Consider the following two statements on a guild application:
- To facilitate contacting players as needed, all raiders are require to add the raid leader as a friend on their real world Facebook account.
- To facilitate contacting players as needed, all raiders are required to add the raid leader as a RealID friend on battle.net.
The former statement would probably raise some red flags with most people, though Uncle Ferrel's stories from his days as an elite EQ1 raider suggest that they're not unprecedented in MMORPG history. By incorporating the functionality into the default UI using the Battle.net RealID friend system, along with newly announced Facebook integration, Blizzard has legitimized the latter (which effectively leads to the former).
I've written before about real world privacy consequences of linking your gaming to your real life identity. This new push - all character alts in all Blizzard games will be included - adds in consequences for your virtual life as well. Spinks observes that we may be seeing the end of the virtual identity.

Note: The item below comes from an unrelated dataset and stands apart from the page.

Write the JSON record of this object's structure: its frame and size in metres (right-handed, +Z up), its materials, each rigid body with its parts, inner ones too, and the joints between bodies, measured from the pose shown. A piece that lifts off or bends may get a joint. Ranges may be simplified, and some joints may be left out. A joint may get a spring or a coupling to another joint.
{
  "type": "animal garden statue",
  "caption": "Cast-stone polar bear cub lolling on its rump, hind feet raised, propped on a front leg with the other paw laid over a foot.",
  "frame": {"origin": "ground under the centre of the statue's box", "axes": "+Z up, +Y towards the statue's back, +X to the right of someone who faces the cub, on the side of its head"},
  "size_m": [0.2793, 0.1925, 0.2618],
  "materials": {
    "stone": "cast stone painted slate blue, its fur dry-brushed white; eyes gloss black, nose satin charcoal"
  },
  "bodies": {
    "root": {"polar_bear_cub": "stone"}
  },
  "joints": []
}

For some players, this type of functionality might be a good thing. I would be happy with allowing the raid leader in my WoW guild to contact me on my WoW alts in the event that there's a vacant slot in a raid that needs any warm body (the only circumstance under which I would potentially be worth bringing along). However, this would expose my real name to all of his realID friends, which I would be less thrilled about. And, as with any social networking oversharing, the consequences of making the "wrong" decision may not be immediately obvious at the time the player makes them, and may be hard to correct in any discreet fashion.

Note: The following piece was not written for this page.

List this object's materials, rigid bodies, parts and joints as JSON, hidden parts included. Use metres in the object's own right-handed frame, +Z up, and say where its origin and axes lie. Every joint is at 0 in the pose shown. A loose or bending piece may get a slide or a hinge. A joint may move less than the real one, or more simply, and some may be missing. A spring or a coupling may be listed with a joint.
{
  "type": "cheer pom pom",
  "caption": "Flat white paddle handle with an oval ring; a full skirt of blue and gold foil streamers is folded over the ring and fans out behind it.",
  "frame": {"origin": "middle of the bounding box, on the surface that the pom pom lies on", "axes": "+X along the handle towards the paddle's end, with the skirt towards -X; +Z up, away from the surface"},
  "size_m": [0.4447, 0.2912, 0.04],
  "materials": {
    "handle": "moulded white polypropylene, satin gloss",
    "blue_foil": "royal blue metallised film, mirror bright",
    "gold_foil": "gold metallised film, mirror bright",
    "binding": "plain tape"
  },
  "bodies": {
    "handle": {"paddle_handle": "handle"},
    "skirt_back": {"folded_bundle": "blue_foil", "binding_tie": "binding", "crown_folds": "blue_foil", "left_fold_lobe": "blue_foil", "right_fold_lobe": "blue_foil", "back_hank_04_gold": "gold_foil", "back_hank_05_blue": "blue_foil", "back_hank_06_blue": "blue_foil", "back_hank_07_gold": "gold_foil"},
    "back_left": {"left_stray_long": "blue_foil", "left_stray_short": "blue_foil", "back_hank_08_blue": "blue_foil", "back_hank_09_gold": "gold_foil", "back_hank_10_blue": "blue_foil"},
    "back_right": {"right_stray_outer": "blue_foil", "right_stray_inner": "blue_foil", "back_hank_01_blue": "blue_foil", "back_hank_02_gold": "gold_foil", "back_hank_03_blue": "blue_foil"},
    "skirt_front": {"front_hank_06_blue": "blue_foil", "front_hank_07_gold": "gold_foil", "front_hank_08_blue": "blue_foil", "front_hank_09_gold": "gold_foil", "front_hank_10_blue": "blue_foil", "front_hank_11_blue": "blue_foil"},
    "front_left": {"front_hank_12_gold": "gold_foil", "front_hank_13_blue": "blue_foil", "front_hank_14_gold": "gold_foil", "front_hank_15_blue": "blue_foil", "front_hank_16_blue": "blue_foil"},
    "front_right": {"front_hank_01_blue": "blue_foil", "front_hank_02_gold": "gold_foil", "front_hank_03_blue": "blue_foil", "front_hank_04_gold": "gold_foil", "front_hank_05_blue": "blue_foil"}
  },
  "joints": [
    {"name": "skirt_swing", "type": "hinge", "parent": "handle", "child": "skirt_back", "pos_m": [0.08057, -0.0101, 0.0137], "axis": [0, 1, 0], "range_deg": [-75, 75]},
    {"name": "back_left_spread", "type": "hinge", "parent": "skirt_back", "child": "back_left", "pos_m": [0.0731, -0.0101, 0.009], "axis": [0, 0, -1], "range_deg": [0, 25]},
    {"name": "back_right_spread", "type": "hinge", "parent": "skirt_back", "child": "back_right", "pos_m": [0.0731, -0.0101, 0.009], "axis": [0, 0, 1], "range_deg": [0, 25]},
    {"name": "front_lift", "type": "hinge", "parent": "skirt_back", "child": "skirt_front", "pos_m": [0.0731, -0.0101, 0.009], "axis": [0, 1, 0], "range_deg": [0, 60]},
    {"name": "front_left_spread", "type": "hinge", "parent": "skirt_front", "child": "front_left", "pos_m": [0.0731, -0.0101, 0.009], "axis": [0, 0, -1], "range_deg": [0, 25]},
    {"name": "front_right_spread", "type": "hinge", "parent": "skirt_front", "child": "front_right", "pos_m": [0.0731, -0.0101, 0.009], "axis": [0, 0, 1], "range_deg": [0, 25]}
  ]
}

The unfortunate part is that there is nowhere for players to hide. Every game out there has its own web portal these day, and we can expect sites like Sony's Station, Turbine's my.game.com (my.ddo and my.lotro), and Bioware's version (used in Dragon Age and presumably SWTOR) to include Blizzard's new features ASAP in a push to gather more marketing data. If the genre is changing for the worse, players have no alternative other than to give up gaming and go take up books (until someone starts releasing iPad and Kindle-only books that require Facebook integration, which may not be that far off either).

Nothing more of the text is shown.